▶ **WRITTEN PROBLEM**
Please quote exactly the lines below from the line containing "return pieces" to the line containing "What build123d script", both lines included, and nothing else.
* Start *
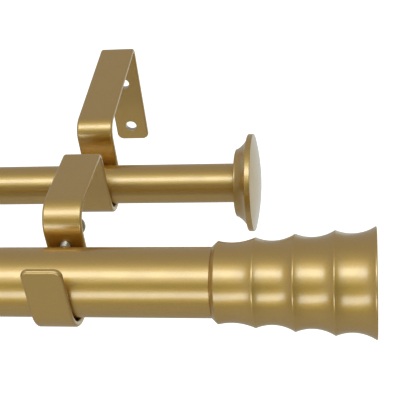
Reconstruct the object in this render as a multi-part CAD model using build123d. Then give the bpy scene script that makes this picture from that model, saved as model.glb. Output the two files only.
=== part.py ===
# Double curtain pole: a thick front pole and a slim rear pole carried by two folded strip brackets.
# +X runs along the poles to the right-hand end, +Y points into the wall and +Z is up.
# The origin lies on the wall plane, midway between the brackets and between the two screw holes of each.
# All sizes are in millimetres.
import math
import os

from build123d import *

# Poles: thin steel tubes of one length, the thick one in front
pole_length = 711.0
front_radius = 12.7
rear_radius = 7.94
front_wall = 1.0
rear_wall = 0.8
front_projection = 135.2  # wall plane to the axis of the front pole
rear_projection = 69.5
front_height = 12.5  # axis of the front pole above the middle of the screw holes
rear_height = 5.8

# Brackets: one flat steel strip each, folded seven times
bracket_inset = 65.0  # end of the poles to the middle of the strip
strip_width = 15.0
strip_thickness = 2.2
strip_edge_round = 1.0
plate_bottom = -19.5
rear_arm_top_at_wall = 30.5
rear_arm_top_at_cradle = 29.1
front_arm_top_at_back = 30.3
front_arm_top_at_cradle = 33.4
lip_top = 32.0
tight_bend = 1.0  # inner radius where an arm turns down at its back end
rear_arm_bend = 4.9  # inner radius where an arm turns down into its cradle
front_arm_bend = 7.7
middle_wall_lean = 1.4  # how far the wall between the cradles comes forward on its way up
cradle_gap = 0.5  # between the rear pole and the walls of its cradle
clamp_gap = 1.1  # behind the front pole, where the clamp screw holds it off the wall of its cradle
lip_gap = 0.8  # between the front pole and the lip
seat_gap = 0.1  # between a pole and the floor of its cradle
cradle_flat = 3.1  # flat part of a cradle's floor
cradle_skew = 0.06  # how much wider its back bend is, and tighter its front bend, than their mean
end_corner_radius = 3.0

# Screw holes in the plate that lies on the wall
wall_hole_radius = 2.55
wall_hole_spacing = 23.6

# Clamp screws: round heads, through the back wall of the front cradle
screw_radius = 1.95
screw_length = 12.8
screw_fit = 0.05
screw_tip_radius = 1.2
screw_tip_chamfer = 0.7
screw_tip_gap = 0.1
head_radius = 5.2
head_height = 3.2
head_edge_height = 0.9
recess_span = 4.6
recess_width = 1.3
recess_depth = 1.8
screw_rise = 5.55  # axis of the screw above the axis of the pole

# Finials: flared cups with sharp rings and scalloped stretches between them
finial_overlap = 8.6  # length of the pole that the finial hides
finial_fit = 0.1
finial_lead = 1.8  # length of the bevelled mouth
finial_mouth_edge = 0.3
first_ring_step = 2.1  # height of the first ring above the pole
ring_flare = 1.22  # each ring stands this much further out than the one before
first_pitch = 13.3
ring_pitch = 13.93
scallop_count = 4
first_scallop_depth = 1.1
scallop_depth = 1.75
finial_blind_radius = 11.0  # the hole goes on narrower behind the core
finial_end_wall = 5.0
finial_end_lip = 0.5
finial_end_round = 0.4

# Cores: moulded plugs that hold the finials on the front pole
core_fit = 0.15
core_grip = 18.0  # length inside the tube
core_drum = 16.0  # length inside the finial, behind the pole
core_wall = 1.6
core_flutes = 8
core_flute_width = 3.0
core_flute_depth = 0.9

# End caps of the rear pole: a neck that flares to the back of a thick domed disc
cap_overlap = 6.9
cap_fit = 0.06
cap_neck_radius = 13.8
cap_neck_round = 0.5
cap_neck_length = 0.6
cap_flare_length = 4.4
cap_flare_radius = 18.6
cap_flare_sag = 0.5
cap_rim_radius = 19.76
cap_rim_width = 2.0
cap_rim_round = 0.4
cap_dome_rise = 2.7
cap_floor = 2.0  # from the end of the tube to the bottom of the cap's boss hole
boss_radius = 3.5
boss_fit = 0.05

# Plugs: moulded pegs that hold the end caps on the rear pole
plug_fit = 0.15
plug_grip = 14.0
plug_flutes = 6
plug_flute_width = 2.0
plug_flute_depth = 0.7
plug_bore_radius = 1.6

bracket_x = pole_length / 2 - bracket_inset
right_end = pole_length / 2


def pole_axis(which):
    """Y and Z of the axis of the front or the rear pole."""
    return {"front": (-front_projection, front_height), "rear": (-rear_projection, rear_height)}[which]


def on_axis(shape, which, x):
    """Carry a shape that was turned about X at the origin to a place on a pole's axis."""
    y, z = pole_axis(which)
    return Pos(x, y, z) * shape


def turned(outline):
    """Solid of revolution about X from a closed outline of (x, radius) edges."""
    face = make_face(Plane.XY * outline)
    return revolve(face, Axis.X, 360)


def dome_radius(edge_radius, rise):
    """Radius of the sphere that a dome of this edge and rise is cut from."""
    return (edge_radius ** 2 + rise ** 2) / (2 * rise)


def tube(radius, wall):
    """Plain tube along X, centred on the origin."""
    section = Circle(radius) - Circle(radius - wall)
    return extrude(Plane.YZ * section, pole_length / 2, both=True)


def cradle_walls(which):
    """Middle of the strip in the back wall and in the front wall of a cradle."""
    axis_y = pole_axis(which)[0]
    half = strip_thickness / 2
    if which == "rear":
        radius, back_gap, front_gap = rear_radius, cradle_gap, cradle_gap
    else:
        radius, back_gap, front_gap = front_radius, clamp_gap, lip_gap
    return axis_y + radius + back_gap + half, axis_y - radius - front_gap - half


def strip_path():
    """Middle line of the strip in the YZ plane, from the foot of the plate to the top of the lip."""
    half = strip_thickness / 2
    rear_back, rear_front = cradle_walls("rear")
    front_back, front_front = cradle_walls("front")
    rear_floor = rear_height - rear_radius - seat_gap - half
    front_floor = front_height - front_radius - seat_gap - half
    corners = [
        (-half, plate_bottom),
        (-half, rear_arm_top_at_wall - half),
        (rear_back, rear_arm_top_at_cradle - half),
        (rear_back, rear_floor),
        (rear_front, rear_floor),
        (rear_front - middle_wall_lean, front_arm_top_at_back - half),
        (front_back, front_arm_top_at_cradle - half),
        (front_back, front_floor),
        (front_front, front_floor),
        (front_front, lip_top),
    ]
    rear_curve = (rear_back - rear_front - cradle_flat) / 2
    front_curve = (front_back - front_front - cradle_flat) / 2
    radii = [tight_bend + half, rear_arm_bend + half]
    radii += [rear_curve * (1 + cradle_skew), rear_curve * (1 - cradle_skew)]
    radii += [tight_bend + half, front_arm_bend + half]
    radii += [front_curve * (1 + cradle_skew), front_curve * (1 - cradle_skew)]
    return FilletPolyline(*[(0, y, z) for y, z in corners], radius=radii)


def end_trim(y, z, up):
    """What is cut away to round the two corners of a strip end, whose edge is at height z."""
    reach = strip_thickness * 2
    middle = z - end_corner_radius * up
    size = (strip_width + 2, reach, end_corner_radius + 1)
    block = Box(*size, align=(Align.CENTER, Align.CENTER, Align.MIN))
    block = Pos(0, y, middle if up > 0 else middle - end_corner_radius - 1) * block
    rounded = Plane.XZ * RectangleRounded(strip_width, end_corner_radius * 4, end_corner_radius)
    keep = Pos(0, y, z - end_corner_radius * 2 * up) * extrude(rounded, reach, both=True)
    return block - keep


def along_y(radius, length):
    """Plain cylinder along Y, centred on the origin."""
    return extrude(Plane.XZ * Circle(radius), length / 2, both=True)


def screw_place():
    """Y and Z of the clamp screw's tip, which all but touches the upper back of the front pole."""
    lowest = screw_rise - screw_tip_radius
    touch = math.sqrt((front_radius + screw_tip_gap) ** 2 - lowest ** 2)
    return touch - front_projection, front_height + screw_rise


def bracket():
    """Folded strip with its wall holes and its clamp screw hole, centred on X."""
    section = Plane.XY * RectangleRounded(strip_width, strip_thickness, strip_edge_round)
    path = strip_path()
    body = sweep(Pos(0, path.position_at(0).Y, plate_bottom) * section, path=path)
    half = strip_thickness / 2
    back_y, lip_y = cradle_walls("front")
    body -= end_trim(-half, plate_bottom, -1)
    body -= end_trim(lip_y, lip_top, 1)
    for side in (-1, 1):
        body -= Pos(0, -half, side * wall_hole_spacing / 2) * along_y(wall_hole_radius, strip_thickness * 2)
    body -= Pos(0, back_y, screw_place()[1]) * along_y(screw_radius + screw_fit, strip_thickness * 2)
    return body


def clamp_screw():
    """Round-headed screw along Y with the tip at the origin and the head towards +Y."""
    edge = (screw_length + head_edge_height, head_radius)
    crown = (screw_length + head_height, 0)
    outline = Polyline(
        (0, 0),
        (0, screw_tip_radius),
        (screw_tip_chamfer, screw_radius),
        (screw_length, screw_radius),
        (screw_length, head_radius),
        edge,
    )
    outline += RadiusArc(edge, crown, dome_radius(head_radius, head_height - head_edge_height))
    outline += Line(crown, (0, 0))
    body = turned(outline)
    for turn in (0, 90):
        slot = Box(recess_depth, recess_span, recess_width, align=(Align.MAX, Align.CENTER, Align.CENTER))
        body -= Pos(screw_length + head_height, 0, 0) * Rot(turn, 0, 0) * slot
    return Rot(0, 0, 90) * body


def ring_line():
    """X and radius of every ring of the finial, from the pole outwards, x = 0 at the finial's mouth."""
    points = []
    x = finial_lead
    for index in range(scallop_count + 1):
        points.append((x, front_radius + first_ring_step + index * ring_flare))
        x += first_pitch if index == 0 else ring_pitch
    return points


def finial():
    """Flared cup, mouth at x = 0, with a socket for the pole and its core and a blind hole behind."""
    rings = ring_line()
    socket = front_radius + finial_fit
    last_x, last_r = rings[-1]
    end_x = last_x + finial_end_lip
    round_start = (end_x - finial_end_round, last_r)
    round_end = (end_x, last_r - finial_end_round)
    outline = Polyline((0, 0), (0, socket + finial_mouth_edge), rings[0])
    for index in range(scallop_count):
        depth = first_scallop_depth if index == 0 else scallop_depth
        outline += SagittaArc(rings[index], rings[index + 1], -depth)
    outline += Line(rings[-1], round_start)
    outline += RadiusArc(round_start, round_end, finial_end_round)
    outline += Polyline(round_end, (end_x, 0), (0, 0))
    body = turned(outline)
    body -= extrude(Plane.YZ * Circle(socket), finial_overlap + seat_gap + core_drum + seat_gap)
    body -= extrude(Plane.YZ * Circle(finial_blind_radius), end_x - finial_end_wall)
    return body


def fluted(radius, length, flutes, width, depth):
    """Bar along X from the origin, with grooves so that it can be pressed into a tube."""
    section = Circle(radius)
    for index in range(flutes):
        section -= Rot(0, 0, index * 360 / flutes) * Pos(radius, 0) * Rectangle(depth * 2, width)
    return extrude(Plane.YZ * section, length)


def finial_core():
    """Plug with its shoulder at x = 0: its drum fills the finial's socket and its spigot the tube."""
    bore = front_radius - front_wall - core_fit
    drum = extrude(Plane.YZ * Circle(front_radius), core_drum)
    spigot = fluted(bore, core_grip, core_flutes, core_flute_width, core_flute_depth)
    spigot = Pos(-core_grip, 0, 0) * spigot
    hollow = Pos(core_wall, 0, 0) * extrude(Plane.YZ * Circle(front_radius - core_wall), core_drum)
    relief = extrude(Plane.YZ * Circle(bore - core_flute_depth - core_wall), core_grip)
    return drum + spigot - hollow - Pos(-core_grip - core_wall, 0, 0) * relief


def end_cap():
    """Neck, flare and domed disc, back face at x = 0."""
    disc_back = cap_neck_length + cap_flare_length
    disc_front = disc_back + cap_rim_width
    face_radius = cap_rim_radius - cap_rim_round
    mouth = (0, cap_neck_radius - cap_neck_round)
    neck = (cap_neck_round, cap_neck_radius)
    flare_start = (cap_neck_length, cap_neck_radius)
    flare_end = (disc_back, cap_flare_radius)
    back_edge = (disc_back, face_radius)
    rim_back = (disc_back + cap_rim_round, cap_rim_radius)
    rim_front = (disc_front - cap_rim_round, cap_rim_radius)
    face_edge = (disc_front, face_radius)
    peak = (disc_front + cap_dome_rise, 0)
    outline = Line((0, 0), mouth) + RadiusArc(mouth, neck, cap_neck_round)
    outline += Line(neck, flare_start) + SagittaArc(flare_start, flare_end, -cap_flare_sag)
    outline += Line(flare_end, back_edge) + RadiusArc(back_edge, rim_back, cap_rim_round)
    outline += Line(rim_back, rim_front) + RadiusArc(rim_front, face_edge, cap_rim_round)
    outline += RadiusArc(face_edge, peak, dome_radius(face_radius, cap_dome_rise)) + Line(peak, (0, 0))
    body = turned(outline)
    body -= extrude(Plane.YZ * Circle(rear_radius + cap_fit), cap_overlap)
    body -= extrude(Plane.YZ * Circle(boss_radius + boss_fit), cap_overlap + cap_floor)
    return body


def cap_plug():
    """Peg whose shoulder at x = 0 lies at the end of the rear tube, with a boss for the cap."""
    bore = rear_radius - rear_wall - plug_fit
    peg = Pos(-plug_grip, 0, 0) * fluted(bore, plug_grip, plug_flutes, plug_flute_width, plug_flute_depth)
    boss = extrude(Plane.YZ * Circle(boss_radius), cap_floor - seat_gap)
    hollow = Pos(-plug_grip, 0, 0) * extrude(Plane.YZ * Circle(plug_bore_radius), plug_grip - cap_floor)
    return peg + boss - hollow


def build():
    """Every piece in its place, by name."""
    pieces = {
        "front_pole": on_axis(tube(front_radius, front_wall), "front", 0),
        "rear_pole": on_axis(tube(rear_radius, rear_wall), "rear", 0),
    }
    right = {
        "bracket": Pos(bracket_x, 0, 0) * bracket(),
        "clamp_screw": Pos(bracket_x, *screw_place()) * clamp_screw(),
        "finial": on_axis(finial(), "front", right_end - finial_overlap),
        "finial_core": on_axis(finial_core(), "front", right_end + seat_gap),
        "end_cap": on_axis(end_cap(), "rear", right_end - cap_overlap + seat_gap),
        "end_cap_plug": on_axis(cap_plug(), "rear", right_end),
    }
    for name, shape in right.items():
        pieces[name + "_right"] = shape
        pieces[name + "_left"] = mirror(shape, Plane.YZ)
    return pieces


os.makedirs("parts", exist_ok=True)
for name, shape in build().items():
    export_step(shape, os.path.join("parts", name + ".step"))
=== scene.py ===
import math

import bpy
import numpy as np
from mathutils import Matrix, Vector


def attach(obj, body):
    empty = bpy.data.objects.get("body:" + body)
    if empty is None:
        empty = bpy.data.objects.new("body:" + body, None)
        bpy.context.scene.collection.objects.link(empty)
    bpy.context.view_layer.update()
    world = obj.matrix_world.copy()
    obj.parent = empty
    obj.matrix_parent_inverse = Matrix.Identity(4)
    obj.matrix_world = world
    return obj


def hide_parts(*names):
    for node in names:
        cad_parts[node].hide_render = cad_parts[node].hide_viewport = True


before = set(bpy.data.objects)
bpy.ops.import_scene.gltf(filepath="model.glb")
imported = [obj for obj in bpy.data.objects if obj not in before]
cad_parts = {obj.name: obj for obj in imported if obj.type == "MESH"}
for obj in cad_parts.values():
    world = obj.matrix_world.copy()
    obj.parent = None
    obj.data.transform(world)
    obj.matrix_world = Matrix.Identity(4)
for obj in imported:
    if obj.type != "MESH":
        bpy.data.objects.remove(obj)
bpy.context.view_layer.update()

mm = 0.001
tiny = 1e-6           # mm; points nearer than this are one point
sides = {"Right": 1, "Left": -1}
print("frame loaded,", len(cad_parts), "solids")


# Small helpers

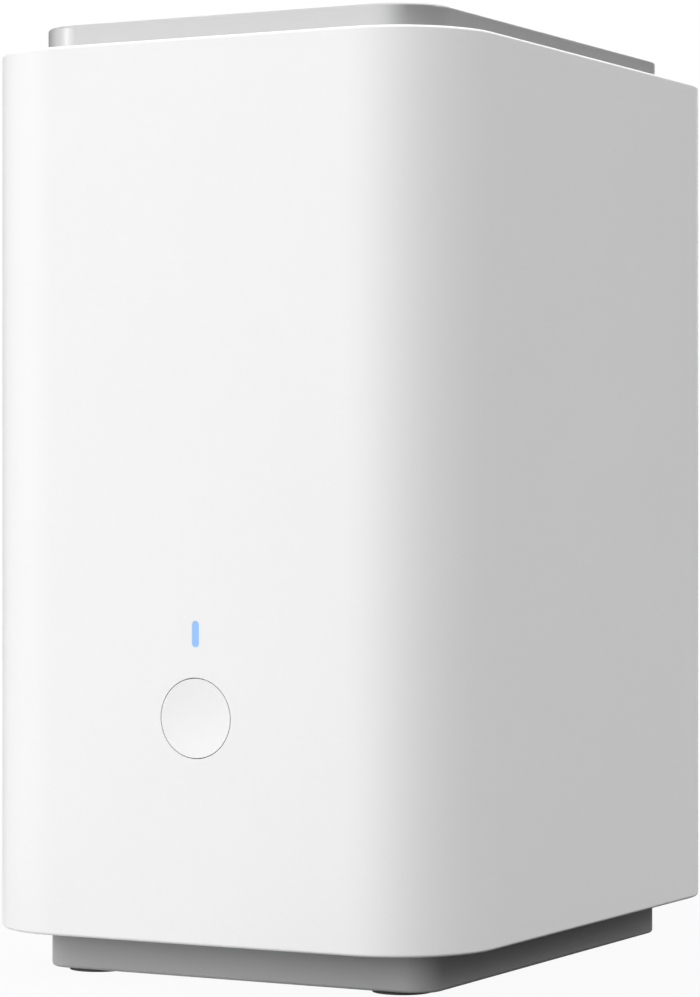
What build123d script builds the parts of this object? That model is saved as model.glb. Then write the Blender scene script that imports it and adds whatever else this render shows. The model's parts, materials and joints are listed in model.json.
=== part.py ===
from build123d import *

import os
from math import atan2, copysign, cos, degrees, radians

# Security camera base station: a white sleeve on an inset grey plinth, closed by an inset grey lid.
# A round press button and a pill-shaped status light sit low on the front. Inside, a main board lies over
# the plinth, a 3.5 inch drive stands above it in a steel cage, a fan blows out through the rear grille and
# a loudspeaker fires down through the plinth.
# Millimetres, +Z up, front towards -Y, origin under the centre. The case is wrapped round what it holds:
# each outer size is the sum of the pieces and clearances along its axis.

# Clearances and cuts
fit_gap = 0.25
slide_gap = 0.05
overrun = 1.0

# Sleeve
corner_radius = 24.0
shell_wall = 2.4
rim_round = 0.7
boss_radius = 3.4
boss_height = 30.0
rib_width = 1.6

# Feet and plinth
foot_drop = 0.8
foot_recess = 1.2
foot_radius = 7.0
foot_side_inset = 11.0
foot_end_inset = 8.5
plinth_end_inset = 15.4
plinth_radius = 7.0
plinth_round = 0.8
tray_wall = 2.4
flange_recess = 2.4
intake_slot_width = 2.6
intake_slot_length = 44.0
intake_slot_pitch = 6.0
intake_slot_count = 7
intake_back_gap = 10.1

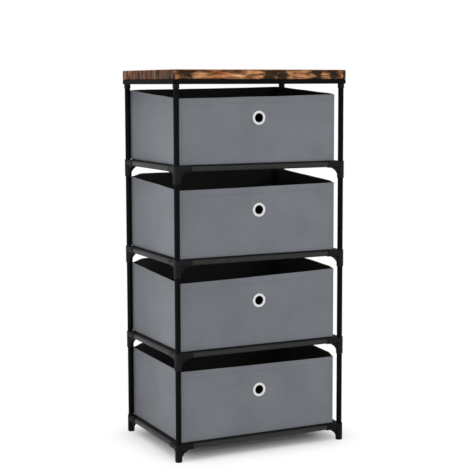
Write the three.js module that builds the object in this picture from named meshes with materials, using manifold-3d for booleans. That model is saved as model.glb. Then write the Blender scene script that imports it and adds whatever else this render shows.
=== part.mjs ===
* End *
▶ **ANSWER TO THE PROBLEM**
    return pieces


os.makedirs("parts", exist_ok=True)
for name, shape in build().items():
    export_step(shape, os.path.join("parts", name + ".step"))
=== scene.py ===
import math

import bpy
import numpy as np
from mathutils import Matrix, Vector


def attach(obj, body):
    empty = bpy.data.objects.get("body:" + body)
    if empty is None:
        empty = bpy.data.objects.new("body:" + body, None)
        bpy.context.scene.collection.objects.link(empty)
    bpy.context.view_layer.update()
    world = obj.matrix_world.copy()
    obj.parent = empty
    obj.matrix_parent_inverse = Matrix.Identity(4)
    obj.matrix_world = world
    return obj


def hide_parts(*names):
    for node in names:
        cad_parts[node].hide_render = cad_parts[node].hide_viewport = True


before = set(bpy.data.objects)
bpy.ops.import_scene.gltf(filepath="model.glb")
imported = [obj for obj in bpy.data.objects if obj not in before]
cad_parts = {obj.name: obj for obj in imported if obj.type == "MESH"}
for obj in cad_parts.values():
    world = obj.matrix_world.copy()
    obj.parent = None
    obj.data.transform(world)
    obj.matrix_world = Matrix.Identity(4)
for obj in imported:
    if obj.type != "MESH":
        bpy.data.objects.remove(obj)
bpy.context.view_layer.update()

mm = 0.001
tiny = 1e-6           # mm; points nearer than this are one point
sides = {"Right": 1, "Left": -1}
print("frame loaded,", len(cad_parts), "solids")


# Small helpers

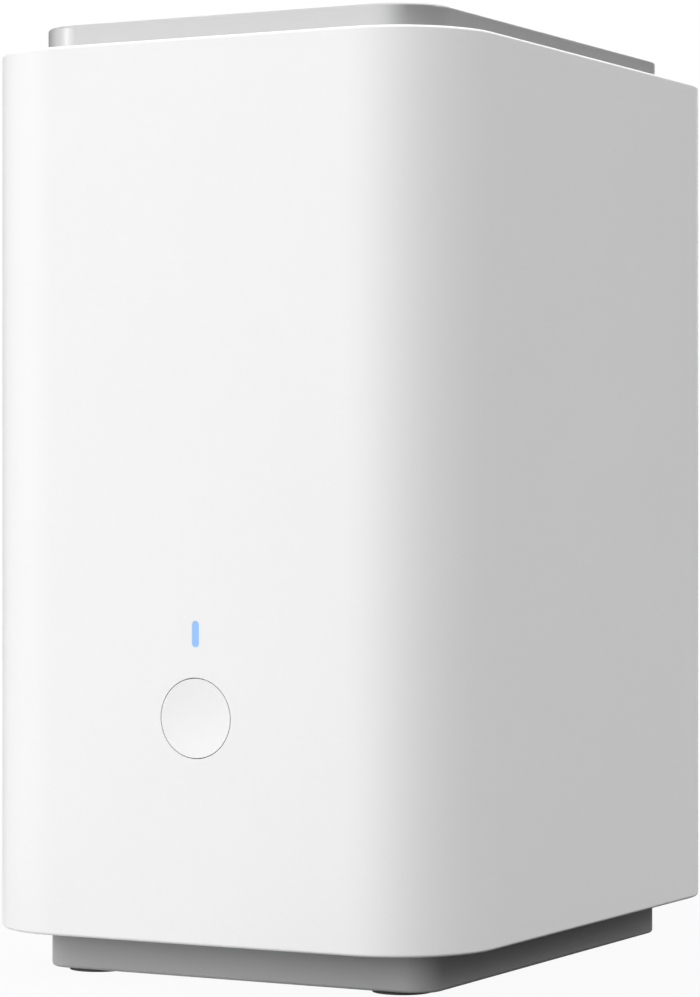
What build123d script builds the parts of this object? That model is saved as model.glb. Then write the Blender scene script that imports it and adds whatever else this render shows. The model's parts, materials and joints are listed in model.json.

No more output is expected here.